Course Syllabus

MATH 2080 Applied Data Science

Division: Natural Science and Math
Department: Mathematics
Credit/Time Requirement: Credit: 2; Lecture: 2; Lab: 0
Prerequisites: Math 2040 with a C or better and Math 1100 with a C or better.

Semesters Offered:
Semester Approved: Fall 2020
Five-Year Review Semester: Fall 2025
End Semester: Spring 2026

Optimum Class Size: 20
Maximum Class Size: 25

Course Description

Students will get an introduction to Python programming, data analysis tools, and the necessary statistics to acquire, clean, analyze, explore, and visualize data using real-life data sets. Using statistics, students will learn to make data-driven inferences and decisions, and to communicate those results effectively. This course is designed for students outside of engineering and the sciences. Students with majors in engineering or science should take Math 3080 instead.

Justification

Data collection and the analysis of data is ubiquitous and fast becoming a prerequisite to economic success for businesses. This course provides a subset of the tools necessary to leverage data for prediction.
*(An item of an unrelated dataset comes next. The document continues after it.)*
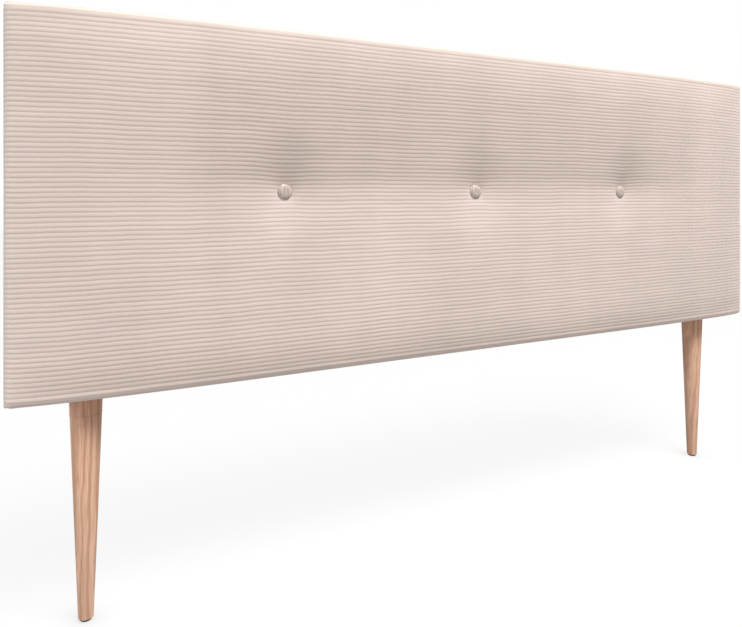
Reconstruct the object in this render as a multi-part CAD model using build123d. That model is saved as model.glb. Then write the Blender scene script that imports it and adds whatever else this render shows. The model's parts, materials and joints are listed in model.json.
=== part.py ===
from build123d import *
import os

# Upholstered headboard: a padded corduroy panel with three tufted buttons on two turned legs.
# Lengths are in millimetres. X runs along the width, the padded face looks to -Y, +Z is up.
# The origin lies on the floor under the middle of the headboard's bounding box.

# Panel seen from the front
panel_width = 1600.0
panel_height = 570.0

# Layers of the panel, from its padded front to its back
cover_thickness = 1.2
wadding_crown = 6.0
wadding_face_thickness = 14.0
wadding_side_thickness = 4.0
foam_thickness = 12.0
board_thickness = 4.0
frame_depth = 50.0
dust_cover_thickness = 0.8

# Form of the padding: its rounded edges, its crown and the valley that joins the buttons
pad_edge_radius = 12.0
pad_corner_radius = 9.0
button_valley = 2.5
crown_power = 4
crown_station_shares = (-1, -0.85, -0.65, -0.25, 0.25, 0.65, 0.85, 1)

# Tufts
button_spacing = 389.0
button_height_on_panel = 304.0
button_shares = (-1, 0, 1)
tuft_depth = 16.0
tuft_radius = 82.0
tuft_ring_shares = (1, 0.45, 0)

# Covered buttons
button_diameter = 27.0
button_crest = 7.0
button_rim = 2.0
button_flat_share = 0.55
button_fabric = 1.0
button_shell_wall = 0.6
button_tuck_width = 3.0
button_back_thickness = 1.4
button_gap = 0.1
shank_slit = 8.0
shank_hole_diameter = 9.0

# Strip loop behind each button, and the twine that passes through it
loop_strip = 1.2
loop_opening = 4.0
loop_reach = 4.0
twine_width = 1.4
twine_spread = 2.0
twine_hole_gap = 0.2

# Plastic toggle behind the face board, and the knot behind the anchor
anchor_length = 26.0
anchor_width = 11.0
anchor_thickness = 3.0
knot_width = 5.0
knot_length = 3.2

# Timber frame, with a stub tenon at each end of its uprights
rail_height = 45.0
stile_width = 45.0
inner_stile_shares = (-0.5, 0.5)
tenon_length = 20.0
tenon_thickness = 16.0
tenon_shoulder = 8.0
tenon_gap = 0.1
tenon_end_gap = 1.0

# Folded hem of the cover, and the dust cover over it
hem_width = 40.0
dust_cover_margin = 14.0

# Turned legs
leg_length = 341.0
leg_inset = 110.0
leg_top_diameter = 48.0
leg_foot_diameter = 22.0
leg_foot_bevel = 2.0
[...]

This course will support the bachelor’s in software engineering degree by providing relevant mathematics coursework.

Student Learning Outcomes

Students will acquire data through we-scraping and data APIs.
Students will clean and reshape messy datasets.
Students will learn to use statistical software to deploy statistical methods including generalized linear regression, cluster analysis, and classification.
Students will apply dimensionality reduction and perform basic analysis of network data.
Students will evaluate outcomes, make decisions based on data, and effectively communicate those results.

Course Content

This course will include introduction to data analysis tools in Python, descriptive statistics, data structures with Numpy & Pandas, introductory hypothesis testing & statistical inference, web scraping and data acquisition via APIs, generalized linear regression, classification methods including logistic regression; k-nearest neighbors; decision trees; support vector machines; and neural networks, data visualization, clustering methods, dimensionality reduction; including principle component analysis; network analysis; rating, ranking, and elections, cleaning and reformatting messy datasets using regular expression or dedicated tools such as open refine; natural language processing; ethics of big data. This course supports a learning environment where perspectives are recognized, respected and seen as a source of strength.